--- begin ---

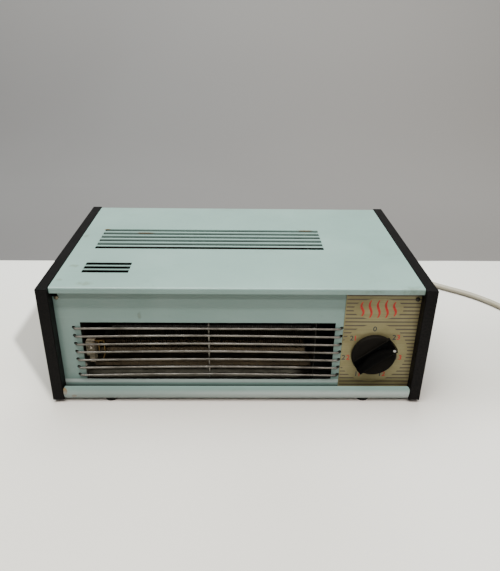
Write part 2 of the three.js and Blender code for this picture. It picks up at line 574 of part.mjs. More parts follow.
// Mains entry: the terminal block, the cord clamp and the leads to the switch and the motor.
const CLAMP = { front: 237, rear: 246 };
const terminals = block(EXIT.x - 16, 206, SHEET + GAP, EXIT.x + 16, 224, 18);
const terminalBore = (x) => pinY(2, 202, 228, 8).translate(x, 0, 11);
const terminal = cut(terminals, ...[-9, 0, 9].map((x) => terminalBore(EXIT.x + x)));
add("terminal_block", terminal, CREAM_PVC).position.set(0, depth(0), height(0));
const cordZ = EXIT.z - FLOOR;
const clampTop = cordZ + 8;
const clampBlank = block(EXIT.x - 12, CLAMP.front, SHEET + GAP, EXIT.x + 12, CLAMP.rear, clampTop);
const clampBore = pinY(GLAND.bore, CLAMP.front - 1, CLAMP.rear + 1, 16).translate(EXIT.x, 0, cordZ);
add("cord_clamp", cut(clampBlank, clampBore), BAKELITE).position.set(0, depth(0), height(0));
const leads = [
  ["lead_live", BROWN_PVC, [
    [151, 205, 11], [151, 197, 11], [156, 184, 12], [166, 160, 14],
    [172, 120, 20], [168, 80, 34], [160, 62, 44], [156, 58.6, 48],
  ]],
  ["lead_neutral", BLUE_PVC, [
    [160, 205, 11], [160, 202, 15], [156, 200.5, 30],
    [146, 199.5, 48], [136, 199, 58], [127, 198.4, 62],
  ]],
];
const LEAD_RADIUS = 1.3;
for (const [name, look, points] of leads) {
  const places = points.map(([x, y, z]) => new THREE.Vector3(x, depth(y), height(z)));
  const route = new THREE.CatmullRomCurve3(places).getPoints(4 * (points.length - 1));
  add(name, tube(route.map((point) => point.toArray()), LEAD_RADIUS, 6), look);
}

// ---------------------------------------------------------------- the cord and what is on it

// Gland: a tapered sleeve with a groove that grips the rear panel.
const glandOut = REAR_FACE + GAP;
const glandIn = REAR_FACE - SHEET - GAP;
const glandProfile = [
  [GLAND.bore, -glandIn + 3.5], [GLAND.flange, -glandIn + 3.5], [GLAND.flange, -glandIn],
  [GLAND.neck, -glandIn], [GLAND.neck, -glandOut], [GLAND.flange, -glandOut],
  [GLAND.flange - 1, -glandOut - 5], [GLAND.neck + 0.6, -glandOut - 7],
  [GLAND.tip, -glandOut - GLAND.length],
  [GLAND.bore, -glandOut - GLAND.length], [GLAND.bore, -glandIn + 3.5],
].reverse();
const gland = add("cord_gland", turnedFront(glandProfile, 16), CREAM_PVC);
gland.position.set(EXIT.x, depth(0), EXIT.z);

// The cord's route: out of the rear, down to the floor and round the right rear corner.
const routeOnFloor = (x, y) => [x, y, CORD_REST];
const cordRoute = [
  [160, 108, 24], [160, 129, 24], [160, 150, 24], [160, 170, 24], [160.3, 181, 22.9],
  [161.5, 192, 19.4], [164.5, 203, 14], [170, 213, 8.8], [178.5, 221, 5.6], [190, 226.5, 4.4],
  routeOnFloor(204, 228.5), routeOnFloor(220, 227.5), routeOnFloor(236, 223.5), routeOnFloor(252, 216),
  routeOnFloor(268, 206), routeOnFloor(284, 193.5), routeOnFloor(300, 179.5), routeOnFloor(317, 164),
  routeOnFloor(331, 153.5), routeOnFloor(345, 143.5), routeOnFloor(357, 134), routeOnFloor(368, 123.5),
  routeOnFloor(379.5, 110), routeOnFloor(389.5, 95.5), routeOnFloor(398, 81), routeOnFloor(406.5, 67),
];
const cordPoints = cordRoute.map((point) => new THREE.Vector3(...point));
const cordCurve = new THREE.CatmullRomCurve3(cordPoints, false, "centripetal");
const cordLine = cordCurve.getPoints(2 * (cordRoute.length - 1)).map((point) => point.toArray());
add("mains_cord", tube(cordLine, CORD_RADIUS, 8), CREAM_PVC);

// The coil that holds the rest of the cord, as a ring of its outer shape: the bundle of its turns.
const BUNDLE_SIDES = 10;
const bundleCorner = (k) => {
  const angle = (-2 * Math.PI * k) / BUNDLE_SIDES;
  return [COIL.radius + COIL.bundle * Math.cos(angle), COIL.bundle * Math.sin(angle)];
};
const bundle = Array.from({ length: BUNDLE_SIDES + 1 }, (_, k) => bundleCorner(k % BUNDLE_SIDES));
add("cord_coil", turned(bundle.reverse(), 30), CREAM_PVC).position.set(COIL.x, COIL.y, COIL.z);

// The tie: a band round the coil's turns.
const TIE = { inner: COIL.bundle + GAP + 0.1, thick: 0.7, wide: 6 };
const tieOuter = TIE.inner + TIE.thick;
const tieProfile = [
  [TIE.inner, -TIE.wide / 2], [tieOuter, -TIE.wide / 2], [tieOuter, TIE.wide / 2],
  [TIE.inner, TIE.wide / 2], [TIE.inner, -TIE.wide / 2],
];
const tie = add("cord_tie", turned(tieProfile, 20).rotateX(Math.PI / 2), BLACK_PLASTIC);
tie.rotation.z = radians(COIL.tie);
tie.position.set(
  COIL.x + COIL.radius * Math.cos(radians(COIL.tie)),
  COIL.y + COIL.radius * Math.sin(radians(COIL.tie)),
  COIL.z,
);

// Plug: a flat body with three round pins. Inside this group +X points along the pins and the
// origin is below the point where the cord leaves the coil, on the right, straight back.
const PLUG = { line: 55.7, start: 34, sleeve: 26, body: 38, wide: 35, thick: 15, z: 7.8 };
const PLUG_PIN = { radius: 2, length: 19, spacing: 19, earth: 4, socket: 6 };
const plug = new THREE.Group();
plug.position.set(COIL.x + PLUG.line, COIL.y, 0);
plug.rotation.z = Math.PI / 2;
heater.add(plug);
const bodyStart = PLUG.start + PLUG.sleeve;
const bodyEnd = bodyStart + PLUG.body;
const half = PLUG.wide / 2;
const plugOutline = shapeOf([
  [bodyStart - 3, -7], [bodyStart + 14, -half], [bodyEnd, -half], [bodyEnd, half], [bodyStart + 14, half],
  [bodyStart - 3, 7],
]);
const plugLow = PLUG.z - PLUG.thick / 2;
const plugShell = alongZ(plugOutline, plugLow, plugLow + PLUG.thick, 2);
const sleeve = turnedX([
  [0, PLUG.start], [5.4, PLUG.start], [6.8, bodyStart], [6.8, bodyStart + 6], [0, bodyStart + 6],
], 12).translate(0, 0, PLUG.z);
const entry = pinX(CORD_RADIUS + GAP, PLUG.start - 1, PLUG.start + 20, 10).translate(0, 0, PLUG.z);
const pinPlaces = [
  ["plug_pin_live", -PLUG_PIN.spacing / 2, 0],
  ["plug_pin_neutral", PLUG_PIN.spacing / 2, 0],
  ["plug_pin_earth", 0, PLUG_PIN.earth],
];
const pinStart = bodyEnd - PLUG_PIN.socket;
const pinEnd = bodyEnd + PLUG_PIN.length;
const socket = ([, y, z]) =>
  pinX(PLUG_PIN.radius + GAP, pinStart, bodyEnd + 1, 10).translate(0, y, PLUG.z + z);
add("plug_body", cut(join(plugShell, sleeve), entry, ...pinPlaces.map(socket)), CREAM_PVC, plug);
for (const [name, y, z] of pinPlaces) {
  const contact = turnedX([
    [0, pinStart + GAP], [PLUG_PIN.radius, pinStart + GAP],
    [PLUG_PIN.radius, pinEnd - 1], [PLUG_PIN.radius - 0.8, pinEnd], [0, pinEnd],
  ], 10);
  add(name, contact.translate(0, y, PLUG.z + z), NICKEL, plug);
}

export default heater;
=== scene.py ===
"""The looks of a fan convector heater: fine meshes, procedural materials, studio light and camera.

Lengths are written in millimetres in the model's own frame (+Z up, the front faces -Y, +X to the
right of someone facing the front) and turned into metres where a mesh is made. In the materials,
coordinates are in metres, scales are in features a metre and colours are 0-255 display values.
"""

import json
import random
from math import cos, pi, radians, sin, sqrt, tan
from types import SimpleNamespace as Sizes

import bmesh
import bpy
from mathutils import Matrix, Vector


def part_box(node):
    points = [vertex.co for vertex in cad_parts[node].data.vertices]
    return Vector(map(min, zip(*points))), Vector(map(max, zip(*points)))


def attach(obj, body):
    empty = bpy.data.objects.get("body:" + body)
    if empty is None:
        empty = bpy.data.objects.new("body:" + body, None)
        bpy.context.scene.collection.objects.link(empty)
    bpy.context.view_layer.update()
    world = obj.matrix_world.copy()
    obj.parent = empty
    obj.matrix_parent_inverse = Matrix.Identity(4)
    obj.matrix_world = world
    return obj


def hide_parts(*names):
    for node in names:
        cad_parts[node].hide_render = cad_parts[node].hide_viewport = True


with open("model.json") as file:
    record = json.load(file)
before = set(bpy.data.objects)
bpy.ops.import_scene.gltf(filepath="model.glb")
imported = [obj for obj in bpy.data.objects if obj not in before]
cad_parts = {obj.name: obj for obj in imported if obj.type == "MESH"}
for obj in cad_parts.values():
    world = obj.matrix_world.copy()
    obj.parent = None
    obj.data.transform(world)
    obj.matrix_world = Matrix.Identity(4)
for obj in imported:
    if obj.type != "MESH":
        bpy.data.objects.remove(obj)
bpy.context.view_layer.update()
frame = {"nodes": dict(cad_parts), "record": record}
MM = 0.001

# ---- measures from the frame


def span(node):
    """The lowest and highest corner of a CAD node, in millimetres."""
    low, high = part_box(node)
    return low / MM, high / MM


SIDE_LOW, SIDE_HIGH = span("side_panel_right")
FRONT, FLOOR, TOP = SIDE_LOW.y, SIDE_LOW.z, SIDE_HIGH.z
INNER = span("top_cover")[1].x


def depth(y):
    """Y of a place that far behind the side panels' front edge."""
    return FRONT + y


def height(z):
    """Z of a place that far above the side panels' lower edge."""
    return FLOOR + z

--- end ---
--- begin ---

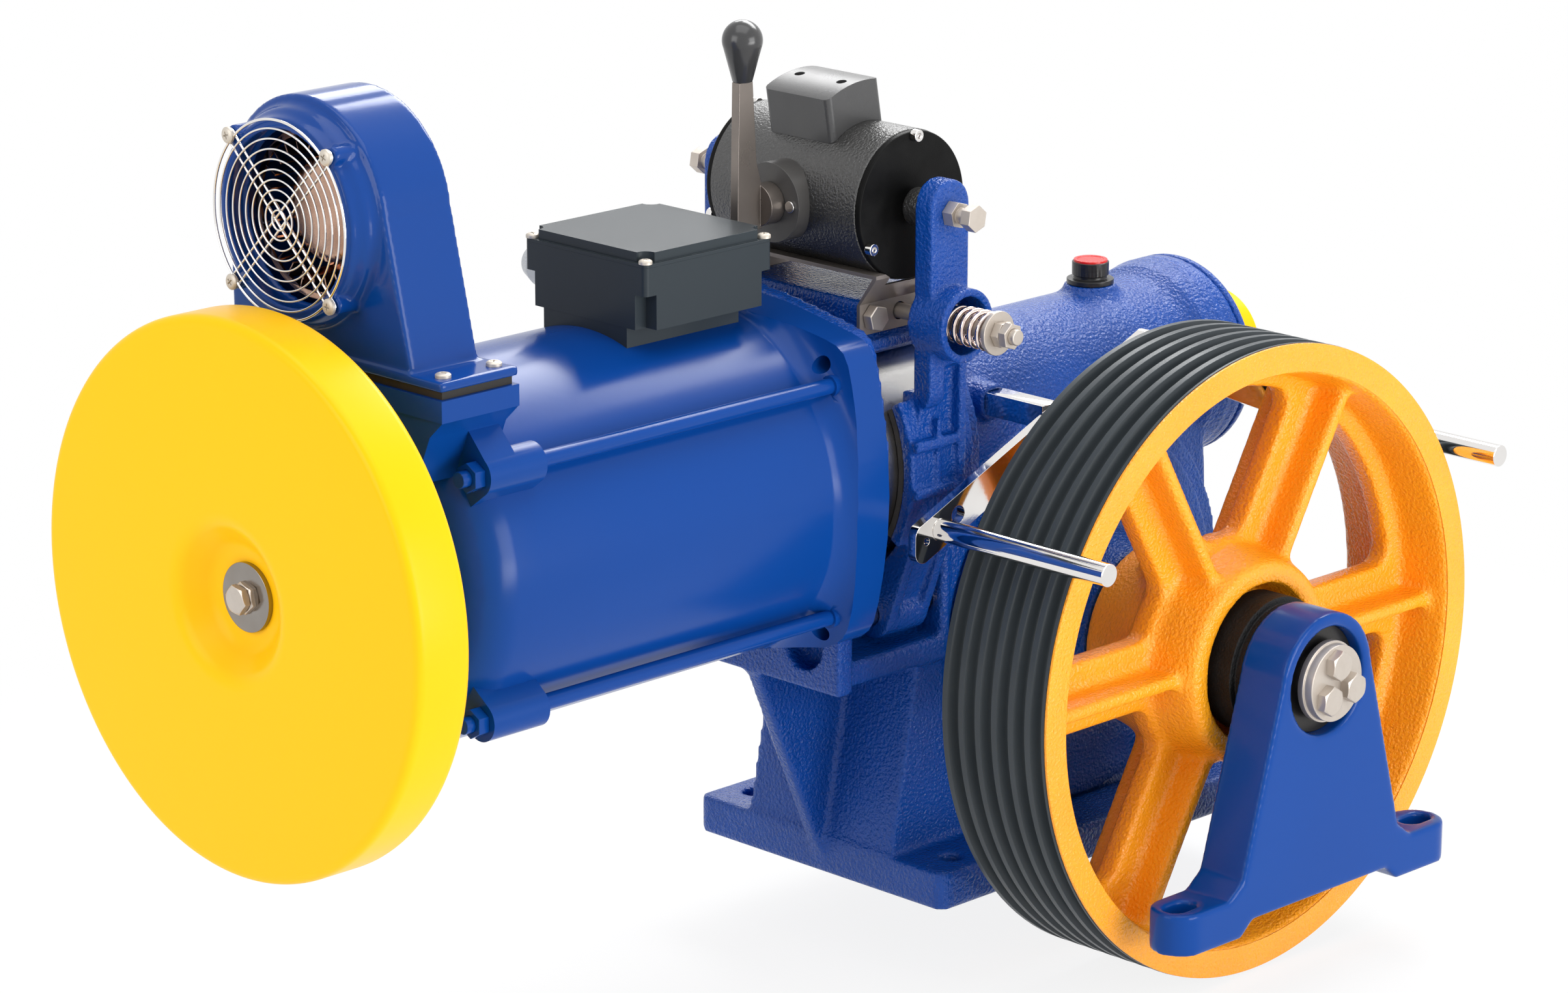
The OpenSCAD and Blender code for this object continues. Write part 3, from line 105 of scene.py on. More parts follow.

--- end ---
--- begin ---

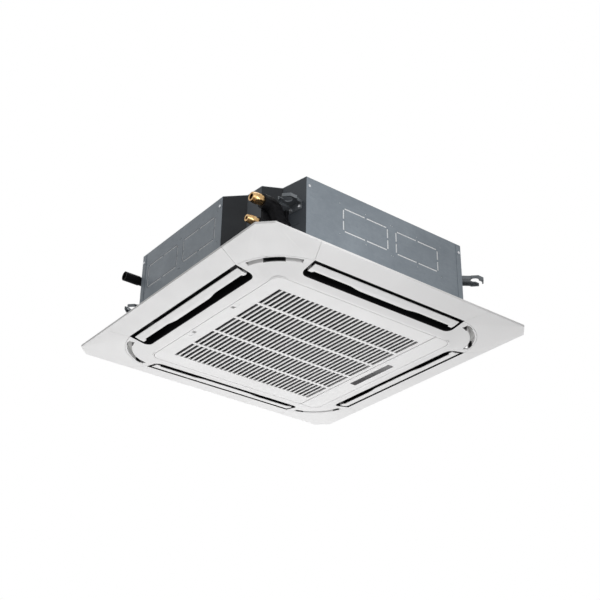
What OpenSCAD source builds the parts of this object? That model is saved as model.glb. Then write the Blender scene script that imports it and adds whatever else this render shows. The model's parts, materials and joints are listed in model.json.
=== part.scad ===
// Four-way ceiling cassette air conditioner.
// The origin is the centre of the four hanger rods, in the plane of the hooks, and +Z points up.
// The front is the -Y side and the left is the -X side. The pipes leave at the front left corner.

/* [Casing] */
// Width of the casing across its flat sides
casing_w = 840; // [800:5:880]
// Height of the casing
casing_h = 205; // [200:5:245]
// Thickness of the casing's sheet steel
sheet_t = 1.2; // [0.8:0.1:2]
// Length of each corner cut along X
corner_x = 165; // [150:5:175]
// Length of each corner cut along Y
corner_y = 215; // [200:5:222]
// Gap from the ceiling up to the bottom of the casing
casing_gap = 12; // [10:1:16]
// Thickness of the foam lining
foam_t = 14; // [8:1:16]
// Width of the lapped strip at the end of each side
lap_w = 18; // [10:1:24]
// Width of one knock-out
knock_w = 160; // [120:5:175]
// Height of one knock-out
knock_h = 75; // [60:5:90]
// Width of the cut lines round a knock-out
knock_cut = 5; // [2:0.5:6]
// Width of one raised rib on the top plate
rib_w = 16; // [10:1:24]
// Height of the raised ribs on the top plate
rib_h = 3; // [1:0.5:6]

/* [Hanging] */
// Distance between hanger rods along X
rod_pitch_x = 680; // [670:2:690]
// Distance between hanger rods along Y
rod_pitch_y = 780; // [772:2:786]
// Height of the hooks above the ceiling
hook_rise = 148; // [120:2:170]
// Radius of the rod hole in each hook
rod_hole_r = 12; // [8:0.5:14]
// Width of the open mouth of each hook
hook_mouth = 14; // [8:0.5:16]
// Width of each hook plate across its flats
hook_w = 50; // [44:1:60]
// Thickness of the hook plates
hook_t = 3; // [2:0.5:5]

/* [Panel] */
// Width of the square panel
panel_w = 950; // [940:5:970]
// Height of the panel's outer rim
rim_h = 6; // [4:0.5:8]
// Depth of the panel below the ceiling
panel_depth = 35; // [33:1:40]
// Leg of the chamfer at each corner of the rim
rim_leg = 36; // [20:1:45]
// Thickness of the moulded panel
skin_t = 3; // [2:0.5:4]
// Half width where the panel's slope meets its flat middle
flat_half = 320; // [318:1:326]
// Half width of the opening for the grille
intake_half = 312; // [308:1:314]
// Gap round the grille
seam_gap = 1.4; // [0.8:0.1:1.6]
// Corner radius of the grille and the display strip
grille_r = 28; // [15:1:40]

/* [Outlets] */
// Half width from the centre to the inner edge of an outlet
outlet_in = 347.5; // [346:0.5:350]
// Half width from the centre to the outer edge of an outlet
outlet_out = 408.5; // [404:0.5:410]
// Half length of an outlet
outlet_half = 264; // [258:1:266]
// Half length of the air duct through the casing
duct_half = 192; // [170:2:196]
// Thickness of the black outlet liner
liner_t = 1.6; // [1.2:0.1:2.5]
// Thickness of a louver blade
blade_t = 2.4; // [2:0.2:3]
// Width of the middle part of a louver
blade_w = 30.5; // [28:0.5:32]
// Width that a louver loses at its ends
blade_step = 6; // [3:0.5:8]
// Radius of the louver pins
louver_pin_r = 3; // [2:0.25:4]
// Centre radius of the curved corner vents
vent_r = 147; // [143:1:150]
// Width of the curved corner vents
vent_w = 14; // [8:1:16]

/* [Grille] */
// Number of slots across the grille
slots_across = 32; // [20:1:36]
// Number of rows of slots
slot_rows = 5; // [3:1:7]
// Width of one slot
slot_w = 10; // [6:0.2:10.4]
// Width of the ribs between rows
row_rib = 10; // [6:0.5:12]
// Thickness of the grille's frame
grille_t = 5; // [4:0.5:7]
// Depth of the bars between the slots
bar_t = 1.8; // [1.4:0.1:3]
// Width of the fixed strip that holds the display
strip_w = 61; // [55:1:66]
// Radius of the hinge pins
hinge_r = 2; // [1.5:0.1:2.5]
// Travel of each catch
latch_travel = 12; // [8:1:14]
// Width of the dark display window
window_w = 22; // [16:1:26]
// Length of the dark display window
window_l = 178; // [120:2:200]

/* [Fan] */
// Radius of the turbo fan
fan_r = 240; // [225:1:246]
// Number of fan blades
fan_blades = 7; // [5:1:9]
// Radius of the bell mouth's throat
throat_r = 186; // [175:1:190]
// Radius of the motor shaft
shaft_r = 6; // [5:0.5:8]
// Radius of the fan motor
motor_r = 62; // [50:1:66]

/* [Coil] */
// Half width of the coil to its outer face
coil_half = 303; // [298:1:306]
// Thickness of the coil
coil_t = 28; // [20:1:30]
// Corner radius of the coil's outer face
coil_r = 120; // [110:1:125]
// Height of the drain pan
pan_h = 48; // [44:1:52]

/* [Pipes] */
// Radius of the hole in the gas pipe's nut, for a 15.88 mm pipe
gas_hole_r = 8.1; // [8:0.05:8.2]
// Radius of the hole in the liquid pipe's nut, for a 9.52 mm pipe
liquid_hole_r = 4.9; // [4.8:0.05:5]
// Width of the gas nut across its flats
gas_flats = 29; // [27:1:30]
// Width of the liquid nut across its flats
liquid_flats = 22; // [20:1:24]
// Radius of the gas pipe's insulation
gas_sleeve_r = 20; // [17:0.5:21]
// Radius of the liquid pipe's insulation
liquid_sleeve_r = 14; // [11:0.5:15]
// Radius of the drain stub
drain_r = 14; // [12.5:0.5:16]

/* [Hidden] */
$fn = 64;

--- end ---

## Task prompt
Quote word for word the lines from the line holding "What OpenSCAD source" through the line holding "front left corner."; include both of those lines and add nothing.

## Result for this task
What OpenSCAD source builds the parts of this object? That model is saved as model.glb. Then write the Blender scene script that imports it and adds whatever else this render shows. The model's parts, materials and joints are listed in model.json.
=== part.scad ===
// Four-way ceiling cassette air conditioner.
// The origin is the centre of the four hanger rods, in the plane of the hooks, and +Z points up.
// The front is the -Y side and the left is the -X side. The pipes leave at the front left corner.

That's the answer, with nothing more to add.